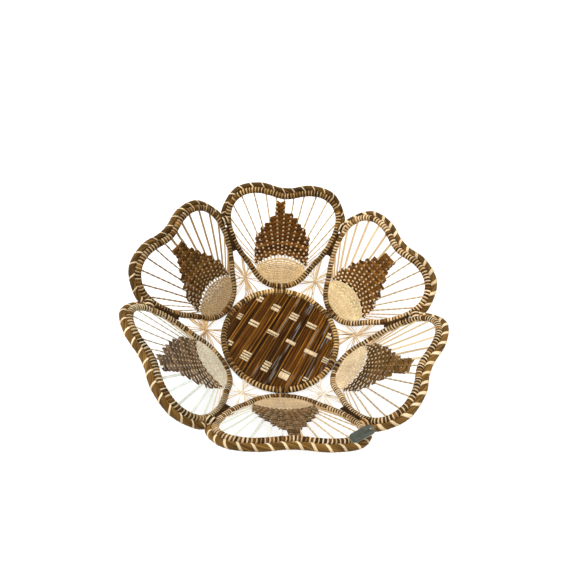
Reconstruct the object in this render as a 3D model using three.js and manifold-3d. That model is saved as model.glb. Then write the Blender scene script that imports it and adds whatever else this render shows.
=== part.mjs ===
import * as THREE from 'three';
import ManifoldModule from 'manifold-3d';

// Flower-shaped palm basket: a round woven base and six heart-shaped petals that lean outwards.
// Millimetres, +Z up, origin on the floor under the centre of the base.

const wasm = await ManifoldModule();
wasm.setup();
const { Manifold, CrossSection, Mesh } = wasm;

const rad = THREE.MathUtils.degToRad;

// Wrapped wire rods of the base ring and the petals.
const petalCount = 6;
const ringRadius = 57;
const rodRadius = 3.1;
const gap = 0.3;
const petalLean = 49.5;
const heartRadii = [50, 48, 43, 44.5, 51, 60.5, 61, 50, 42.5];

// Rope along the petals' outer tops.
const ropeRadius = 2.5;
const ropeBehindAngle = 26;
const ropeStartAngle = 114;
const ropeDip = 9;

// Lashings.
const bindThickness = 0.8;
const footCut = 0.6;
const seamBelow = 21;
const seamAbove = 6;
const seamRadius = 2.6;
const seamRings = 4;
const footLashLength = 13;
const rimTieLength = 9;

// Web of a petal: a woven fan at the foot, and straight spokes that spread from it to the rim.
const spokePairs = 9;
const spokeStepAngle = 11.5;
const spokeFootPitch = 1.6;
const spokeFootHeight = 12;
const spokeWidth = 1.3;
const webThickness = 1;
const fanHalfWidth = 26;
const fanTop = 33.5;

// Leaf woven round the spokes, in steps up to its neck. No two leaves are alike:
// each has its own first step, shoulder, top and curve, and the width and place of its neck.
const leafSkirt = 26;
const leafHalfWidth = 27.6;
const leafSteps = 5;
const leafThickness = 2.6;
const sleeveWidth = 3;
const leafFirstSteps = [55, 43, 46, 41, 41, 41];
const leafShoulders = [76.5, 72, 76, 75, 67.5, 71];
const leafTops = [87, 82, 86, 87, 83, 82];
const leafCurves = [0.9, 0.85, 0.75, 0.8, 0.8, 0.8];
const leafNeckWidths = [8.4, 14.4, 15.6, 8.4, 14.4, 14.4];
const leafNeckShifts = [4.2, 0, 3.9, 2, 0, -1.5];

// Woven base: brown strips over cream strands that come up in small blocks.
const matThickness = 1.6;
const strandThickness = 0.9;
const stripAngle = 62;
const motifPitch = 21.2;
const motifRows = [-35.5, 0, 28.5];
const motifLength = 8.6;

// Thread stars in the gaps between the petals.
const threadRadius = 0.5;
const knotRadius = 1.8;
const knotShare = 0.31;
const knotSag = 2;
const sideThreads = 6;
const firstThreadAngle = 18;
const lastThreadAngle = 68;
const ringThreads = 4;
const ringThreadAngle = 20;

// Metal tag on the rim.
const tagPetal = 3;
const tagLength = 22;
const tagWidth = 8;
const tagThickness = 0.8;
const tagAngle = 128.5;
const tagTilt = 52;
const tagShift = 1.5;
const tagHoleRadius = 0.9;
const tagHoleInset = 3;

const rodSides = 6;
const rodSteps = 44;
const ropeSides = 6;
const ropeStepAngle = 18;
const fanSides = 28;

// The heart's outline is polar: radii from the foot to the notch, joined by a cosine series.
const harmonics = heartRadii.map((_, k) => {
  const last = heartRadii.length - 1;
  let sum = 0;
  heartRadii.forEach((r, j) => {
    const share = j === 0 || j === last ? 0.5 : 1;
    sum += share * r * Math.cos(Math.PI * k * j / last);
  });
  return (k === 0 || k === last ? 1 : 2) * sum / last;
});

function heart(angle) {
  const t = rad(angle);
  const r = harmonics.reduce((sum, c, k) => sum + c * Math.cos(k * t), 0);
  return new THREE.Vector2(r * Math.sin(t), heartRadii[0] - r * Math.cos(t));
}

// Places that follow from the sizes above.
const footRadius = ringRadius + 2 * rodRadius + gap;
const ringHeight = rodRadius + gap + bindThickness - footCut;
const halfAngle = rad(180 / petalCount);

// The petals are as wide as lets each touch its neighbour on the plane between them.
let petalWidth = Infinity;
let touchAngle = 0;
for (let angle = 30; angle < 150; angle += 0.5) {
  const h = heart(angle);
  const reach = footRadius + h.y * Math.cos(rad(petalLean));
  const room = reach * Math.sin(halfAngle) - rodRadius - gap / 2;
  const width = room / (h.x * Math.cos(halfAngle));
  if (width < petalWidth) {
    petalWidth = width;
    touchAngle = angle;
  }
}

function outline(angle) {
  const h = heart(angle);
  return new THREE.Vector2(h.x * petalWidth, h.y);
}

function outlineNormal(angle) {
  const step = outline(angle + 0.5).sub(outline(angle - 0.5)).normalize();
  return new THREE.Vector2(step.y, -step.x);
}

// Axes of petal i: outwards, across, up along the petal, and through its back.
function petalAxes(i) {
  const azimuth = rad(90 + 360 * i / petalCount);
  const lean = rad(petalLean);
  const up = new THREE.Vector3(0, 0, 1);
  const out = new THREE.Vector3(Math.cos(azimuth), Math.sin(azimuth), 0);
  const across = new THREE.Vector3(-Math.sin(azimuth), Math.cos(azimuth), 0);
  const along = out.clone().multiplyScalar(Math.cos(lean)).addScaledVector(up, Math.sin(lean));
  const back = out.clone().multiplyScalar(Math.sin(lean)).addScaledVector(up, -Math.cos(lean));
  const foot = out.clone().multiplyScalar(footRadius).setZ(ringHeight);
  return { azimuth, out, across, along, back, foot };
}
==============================
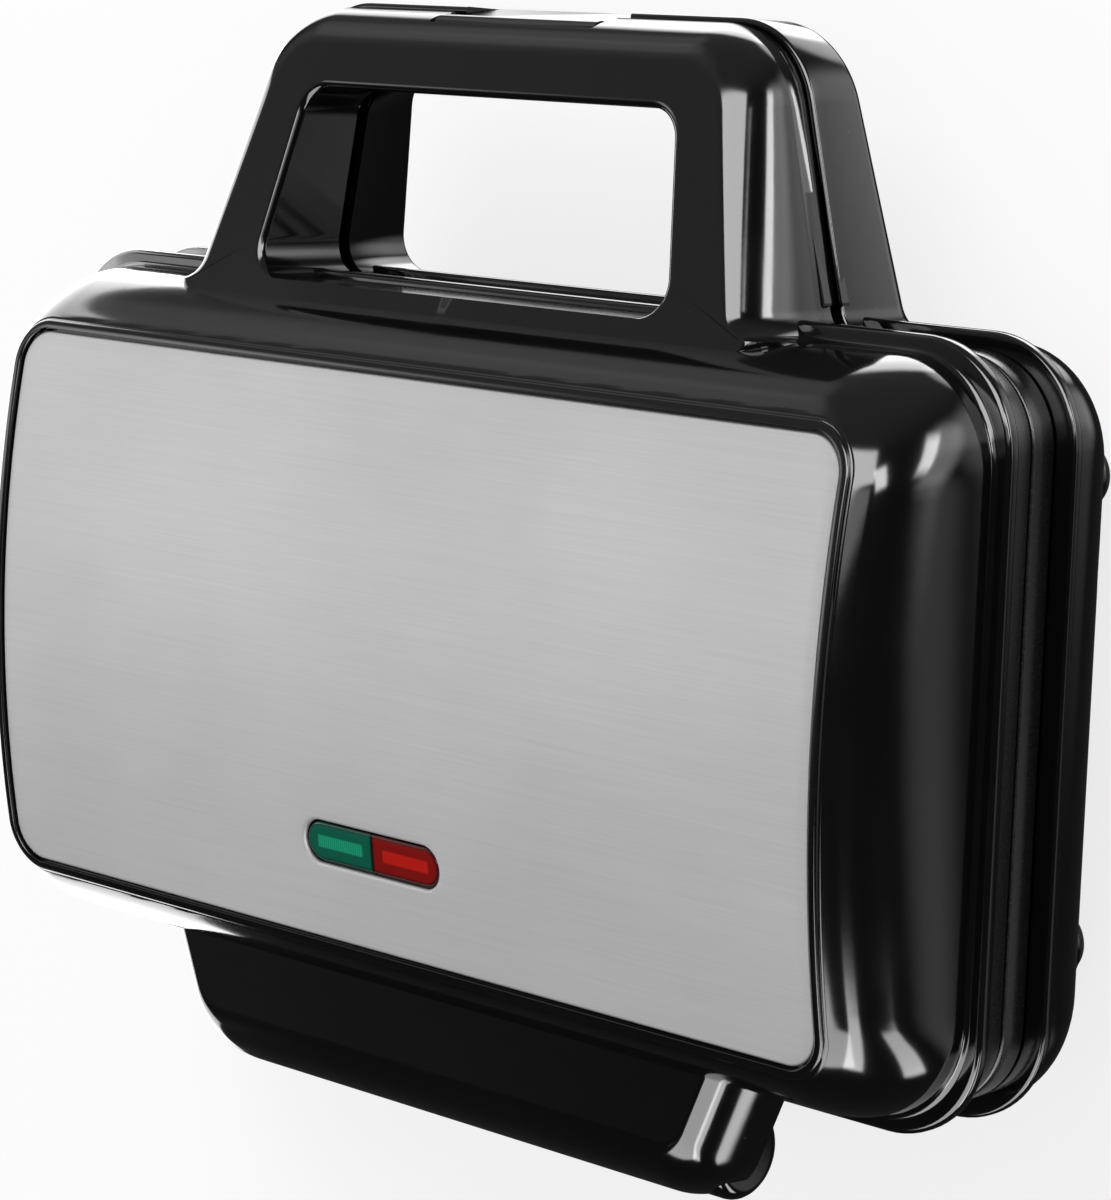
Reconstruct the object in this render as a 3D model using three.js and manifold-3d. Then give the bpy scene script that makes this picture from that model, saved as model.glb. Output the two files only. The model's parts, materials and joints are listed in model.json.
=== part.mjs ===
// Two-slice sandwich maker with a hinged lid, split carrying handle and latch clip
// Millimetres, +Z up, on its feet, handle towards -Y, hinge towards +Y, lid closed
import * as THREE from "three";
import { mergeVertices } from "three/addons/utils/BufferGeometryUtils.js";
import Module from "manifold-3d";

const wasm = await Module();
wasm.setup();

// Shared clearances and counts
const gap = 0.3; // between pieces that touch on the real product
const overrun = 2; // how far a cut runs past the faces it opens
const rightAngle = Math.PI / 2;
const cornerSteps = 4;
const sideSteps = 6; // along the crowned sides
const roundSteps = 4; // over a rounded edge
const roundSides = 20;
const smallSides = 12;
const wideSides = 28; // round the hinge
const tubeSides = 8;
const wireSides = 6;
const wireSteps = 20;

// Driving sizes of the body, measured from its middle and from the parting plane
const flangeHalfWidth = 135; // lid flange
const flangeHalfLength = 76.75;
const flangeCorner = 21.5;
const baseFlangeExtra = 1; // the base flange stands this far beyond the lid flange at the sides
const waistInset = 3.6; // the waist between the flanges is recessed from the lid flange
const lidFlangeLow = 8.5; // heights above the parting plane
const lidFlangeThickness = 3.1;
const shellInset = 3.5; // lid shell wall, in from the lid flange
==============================
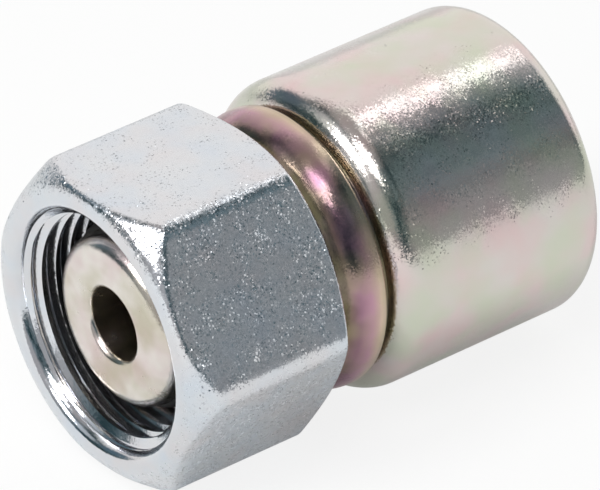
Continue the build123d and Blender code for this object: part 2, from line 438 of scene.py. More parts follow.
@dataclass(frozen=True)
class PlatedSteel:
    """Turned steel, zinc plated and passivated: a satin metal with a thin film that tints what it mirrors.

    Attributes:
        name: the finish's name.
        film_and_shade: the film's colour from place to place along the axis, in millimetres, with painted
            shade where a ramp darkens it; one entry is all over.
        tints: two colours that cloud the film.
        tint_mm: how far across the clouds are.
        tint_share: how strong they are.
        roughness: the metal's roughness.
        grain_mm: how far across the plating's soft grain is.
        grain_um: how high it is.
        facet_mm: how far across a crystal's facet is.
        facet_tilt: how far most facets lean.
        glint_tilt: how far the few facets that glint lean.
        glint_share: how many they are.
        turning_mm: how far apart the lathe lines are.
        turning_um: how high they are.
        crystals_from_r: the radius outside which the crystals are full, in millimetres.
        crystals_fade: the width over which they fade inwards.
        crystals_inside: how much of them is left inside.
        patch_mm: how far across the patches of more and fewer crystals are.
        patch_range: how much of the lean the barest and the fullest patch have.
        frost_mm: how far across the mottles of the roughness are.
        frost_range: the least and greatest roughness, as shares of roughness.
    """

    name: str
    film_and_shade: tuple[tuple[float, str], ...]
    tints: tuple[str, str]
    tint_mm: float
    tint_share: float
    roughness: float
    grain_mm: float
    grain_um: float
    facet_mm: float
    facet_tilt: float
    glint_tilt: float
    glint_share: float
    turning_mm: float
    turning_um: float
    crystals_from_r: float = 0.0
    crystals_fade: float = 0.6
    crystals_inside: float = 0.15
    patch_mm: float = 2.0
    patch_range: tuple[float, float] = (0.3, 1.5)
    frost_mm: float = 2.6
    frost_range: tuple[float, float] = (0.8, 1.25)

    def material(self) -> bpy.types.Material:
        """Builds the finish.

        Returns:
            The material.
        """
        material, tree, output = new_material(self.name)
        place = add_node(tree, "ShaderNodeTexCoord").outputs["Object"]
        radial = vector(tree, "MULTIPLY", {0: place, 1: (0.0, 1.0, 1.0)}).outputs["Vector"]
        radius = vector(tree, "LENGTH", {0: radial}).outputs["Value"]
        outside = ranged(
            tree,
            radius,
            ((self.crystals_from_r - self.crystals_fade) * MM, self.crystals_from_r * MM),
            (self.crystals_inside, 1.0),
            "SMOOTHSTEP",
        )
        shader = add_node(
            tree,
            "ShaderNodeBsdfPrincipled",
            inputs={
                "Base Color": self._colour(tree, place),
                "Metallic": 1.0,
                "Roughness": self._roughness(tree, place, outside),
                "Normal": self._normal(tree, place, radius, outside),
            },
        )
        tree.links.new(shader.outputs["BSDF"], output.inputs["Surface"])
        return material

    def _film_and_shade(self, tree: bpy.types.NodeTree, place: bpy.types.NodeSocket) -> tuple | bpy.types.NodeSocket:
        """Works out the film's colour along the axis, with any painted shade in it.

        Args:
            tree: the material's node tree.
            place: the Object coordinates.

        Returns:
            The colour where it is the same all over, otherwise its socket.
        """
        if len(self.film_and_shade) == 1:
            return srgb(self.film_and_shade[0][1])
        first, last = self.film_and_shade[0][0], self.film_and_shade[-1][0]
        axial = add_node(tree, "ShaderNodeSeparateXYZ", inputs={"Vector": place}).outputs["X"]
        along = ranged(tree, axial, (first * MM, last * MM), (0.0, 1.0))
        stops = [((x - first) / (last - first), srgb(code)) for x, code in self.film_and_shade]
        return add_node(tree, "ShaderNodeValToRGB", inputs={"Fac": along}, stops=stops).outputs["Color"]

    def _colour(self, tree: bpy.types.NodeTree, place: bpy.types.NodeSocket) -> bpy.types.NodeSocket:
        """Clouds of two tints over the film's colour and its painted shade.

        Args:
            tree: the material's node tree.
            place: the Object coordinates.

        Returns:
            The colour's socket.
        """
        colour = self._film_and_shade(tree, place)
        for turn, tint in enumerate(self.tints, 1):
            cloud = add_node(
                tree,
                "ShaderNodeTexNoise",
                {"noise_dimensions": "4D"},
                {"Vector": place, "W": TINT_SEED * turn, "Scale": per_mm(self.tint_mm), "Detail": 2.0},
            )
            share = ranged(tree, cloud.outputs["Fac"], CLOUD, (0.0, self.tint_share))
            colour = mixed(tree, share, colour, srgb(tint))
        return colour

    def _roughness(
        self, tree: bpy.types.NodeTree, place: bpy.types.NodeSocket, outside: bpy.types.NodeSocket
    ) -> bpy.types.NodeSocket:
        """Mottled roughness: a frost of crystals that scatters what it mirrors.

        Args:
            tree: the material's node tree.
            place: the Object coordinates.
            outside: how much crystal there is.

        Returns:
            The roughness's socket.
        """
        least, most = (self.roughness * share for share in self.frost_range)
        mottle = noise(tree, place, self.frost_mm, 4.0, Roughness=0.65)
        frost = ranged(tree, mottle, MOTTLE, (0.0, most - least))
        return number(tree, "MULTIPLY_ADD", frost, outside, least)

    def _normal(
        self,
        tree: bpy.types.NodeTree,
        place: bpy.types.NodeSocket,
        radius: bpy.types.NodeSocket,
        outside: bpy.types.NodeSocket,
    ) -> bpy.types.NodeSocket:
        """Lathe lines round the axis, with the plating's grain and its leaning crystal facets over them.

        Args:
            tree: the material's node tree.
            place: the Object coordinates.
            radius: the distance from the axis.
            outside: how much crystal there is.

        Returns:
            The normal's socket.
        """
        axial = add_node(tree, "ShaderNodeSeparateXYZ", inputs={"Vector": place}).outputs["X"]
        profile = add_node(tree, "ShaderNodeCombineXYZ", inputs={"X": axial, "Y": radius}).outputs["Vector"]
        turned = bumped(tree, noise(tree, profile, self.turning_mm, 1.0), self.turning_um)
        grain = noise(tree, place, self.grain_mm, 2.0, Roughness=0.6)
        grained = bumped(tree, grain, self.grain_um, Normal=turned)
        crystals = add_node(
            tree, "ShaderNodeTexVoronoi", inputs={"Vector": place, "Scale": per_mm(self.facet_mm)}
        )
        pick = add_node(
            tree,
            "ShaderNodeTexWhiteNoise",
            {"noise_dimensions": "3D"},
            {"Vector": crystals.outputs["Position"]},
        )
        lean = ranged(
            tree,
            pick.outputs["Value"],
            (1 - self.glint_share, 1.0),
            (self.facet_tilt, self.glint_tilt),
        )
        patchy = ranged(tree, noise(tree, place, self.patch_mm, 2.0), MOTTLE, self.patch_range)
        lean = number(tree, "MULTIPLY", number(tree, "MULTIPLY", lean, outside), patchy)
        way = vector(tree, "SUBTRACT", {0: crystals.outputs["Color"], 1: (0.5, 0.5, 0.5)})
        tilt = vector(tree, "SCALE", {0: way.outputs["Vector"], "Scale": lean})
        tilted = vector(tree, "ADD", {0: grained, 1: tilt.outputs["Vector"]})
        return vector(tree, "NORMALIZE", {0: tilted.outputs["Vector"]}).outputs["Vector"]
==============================
§ Brief: Reproduce exactly the lines from the one containing "this render shows." through the one containing "const ropeDip = 9;", inclusive, and nothing else.

§ Problem solution:
Reconstruct the object in this render as a 3D model using three.js and manifold-3d. That model is saved as model.glb. Then write the Blender scene script that imports it and adds whatever else this render shows.
=== part.mjs ===
import * as THREE from 'three';
import ManifoldModule from 'manifold-3d';

// Flower-shaped palm basket: a round woven base and six heart-shaped petals that lean outwards.
// Millimetres, +Z up, origin on the floor under the centre of the base.

const wasm = await ManifoldModule();
wasm.setup();
const { Manifold, CrossSection, Mesh } = wasm;

const rad = THREE.MathUtils.degToRad;

// Wrapped wire rods of the base ring and the petals.
const petalCount = 6;
const ringRadius = 57;
const rodRadius = 3.1;
const gap = 0.3;
const petalLean = 49.5;
const heartRadii = [50, 48, 43, 44.5, 51, 60.5, 61, 50, 42.5];

// Rope along the petals' outer tops.
const ropeRadius = 2.5;
const ropeBehindAngle = 26;
const ropeStartAngle = 114;
const ropeDip = 9;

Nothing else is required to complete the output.